Excited by my discovery I was approached by a music producer who agreed to work in partnership with me to bring my idea to frution. The result was the production of my ‘debut single’ 'Silenced' which is now available on ITunes (See link below).

Since its release (July 2016) the response to ‘Silenced’ has been overwhelming as it has been consumed by a worldwide audience, played on the radio, found its way onto several media platforms such as Twitter, Facebook, Instagram, etc., whilst at the same time bringing significant attention to the original research that the track was adapted from.

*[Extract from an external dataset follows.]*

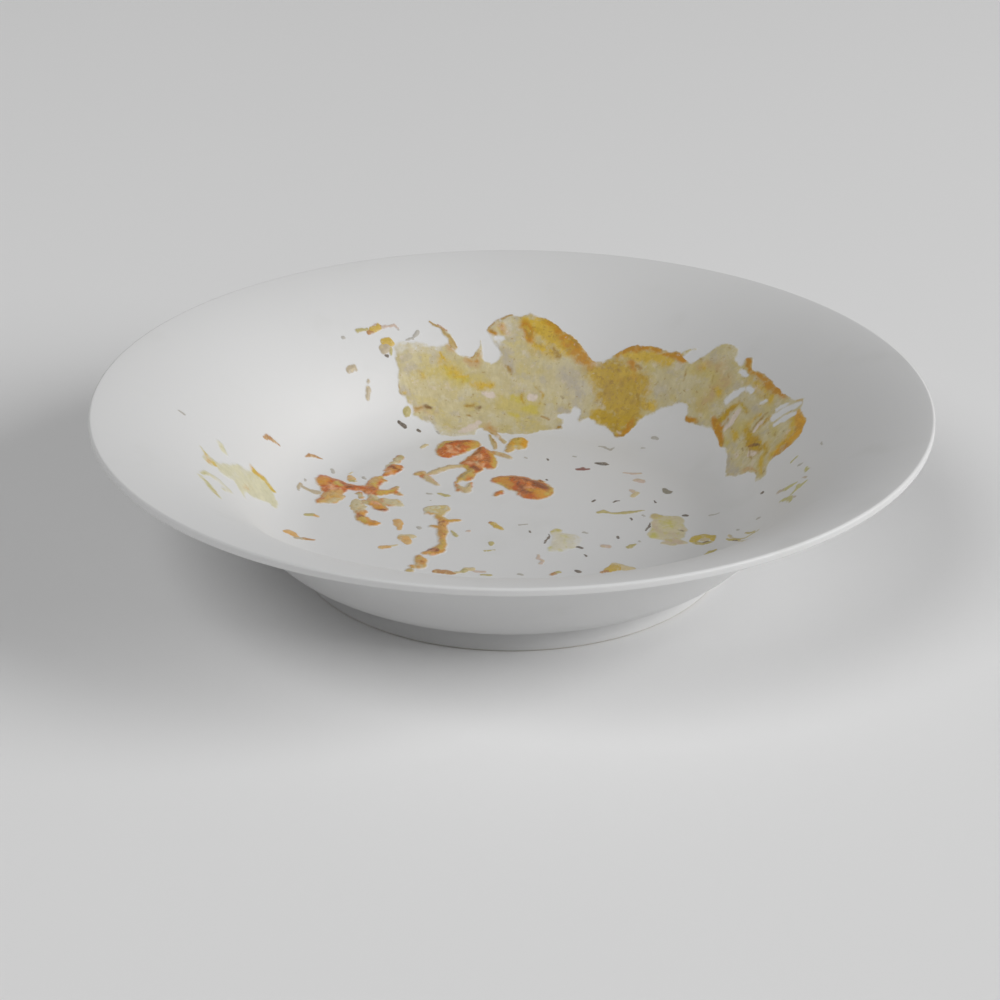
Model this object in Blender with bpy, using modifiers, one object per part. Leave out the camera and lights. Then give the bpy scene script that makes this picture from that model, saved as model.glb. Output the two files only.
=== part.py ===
"""Dirty dinner plate: a deep porcelain plate with a wide rim, and the dried sauce
and tomato left on it after a meal.

The frame is in metres with +Z up. The origin is the centre of the foot ring's
underside, so the plate stands on Z = 0 with its axis on Z. Azimuths are in
degrees, counted from +X towards +Y. The food lies as dry films that follow the
porcelain and as soft lumps on the floor of the well.
"""

import math

import bmesh
import bpy
import numpy as np
from mathutils import Matrix

MM = 0.001
MERGE_DISTANCE = 0.00001

# Plate: overall sizes.
RIM_RADIUS = 0.135
RIM_HEIGHT = 0.0563
FLOOR_TOP = 0.0112
FLAT_RADIUS = 0.0642

# Plate: points round each turn, along each large and small arc, and in the
# finer copy of the wall that the lumps are laid on.
TURN_STEPS = 64
INNER_STEPS = 6
OUTER_STEPS = 5
LIP_STEPS = 3
FILLET_STEPS = 2
RECESS_STEPS = 3
WALL_TABLE_STEPS = 24

# Plate: the inner wall sweeps up from the floor, runs straight and flattens to the rim.
INNER_COVE_RADIUS = 0.025
INNER_WALL_ANGLE = 52.5
RIM_ANGLE = 14.0
LIP_RADIUS = 0.0008
EDGE_BOTTOM = 0.0021
EDGE_FILLET = 0.0004

# Plate: underside and foot ring.
FOOT_RADIUS = 0.071
FOOT_HEIGHT = 0.0076
FOOT_WIDTH = 0.0042
FOOT_ROUNDING = 0.0008
FOOT_LEAN = 8.0
RECESS_HEIGHT = 0.0070
RECESS_FILLET = 0.0015
OUTER_COVE_RADIUS = 0.026
OUTER_START_ANGLE = 11.4
OUTER_WALL_ANGLE = 51.5
OUTER_RIM_ANGLE = 16.5

# Food: clearance to the porcelain, film thicknesses and how fine the lumps are.
GAP = 0.00035
FILM_REACH = 0.109
SMEAR_THICKNESS = 0.0011
PATCH_THICKNESS = 0.0008
CREAM_THICKNESS = 0.0006
LUMP_GRAIN = 0.0009
LUMP_FACE_SHARE = 0.30

# Food: a mound is a sphere cut below its middle, with a waved outline and top.
MOUND_SEGMENTS = 20
MOUND_RINGS = 12
MOUND_CUT = -0.12
MOUND_WAVES = ((3.0, 0.07), (5.0, 0.05))
MOUND_TOP_WAVE = (2.0, 0.12)

# Food: points round a patch, and the share of each wave in its edge.
PATCH_POINTS = 28
PATCH_WAVES = ((3.0, 0.6), (5.0, 0.4))
PATCH_WAVE_START = 0.7

# Main smear: its two edges as a radius in mm plus lobes (azimuth, height in mm, width).
SMEAR_START, SMEAR_END = 5.6, 117.8
SMEAR_STATIONS = 58
SMEAR_TIP_POWER = 24
SMEAR_OUTER = 97.2
SMEAR_OUTER_LOBES = (
    (99.0, -7.4, 4.2), (95.4, -5.6, 1.1), (87.6, 7.4, 9.1), (70.4, -6.1, 4.6),
    (42.0, 7.6, 3.5), (25.3, 4.5, 19.2),
)
SMEAR_INNER = 82.0
SMEAR_INNER_LOBES = (
    (18.0, -5.5, 4.2), (34.0, 2.5, 4.0), (51.0, 8.0, 9.0), (57.5, -13.0, 7.5),
    (87.0, -17.0, 12.0), (106.0, -12.0, 8.2),
)

# Flat patches: centre, length, width (mm), turn (degrees) and how wavy the edge is.
SAUCE_PATCH = ((-87.5, -1.0), 26.0, 10.5, 48.0, 0.13)
CREAM_PATCH_RIGHT = ((51.3, -7.2), 17.5, 12.5, 82.0, 0.10)
CREAM_PATCH_MIDDLE = ((16.2, -18.2), 17.0, 11.5, 98.0, 0.12)

# Tomato: each mound is (x, y, length, width, height in mm, turn in degrees).
TOMATO_LEFT = (
    (-20.0, 52.6, 14.0, 10.5, 3.0, 55.0), (-17.6, 56.6, 9.0, 9.0, 2.6, 20.0),
    (-22.6, 49.2, 8.0, 7.6, 2.4, 80.0),
)
TOMATO_MIDDLE = (
    (-10.7, 43.9, 14.5, 10.0, 3.0, 75.0), (-9.4, 49.6, 8.5, 5.0, 2.4, 100.0),
    (-13.0, 37.1, 8.5, 6.0, 2.2, 55.0), (-15.4, 30.8, 8.5, 4.4, 1.6, 70.0),
    (-18.6, 38.4, 10.0, 3.2, 1.4, 22.0), (-25.0, 34.0, 7.5, 2.8, 1.3, 35.0),
)
TOMATO_BEAN = (
    (8.6, 17.2, 11.5, 12.0, 3.2, 60.0), (4.2, 23.0, 13.0, 10.0, 3.4, -45.0),
    (-1.4, 26.8, 10.5, 7.0, 2.6, -18.0), (-4.4, 27.6, 5.0, 4.6, 2.0, 0.0),
)
TOMATO_CLUSTER = (
    (-61.8, 23.2, 11.0, 10.0, 2.6, 130.0), (-61.0, 14.6, 11.0, 8.6, 2.2, 80.0),
    (-54.4, 20.4, 10.0, 4.2, 2.1, -15.0), (-49.0, 18.0, 9.0, 8.0, 2.4, 20.0),
    (-45.6, 25.6, 13.0, 4.8, 2.1, 62.0), (-41.4, 34.2, 13.0, 6.2, 2.2, 70.0),
    (-39.3, 42.2, 10.0, 3.8, 1.6, 80.0), (-40.6, 18.0, 9.5, 4.2, 1.6, 6.0),
    (-47.6, 9.2, 12.0, 10.0, 2.2, 95.0), (-48.8, 1.4, 11.0, 5.0, 2.1, 106.0),
    (-46.4, -4.2, 7.5, 3.6, 1.8, -38.0),
)
TOMATO_STREAK = (
    (-22.0, -3.2, 6.0, 3.2, 1.6, 60.0), (-22.9, -8.4, 8.0, 3.8, 1.8, 95.0),
    (-22.3, -15.0, 8.5, 2.8, 1.5, 88.0), (-22.8, -21.6, 7.0, 3.2, 1.6, 75.0),
    (-25.2, -26.0, 5.6, 4.2, 1.8, 50.0),
)
ORANGE_BLOB = (
    (2.7, 56.6, 9.0, 6.2, 1.8, 86.0), (1.0, 52.0, 6.0, 3.6, 1.2, 70.0),
)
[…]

It is against this backdrop that PLATFORM - ‘Data Verbalization Lab’ is set.

Article 50 - Play

The initial outcome for this stream to be presented in 2017 will be the staging of a new play called ‘Article 50’.

Article 50 – Synopsis

‘Article 50’ is a tense one act play featuring the complexities, contradictions, and tensions surrounding the aftermath of ‘the Brexit referendum’ and the ‘Donald Trump election victory’ within a university whose staff become polarized by the outcomes when both students and staff begin to clash over emerging ideological conflicts.

Article 50 examines the consequences and implications when the binary of ‘assimilation’ versus ‘integration’ speaks to power in the pursuit of ‘social’ and ‘racial justice’.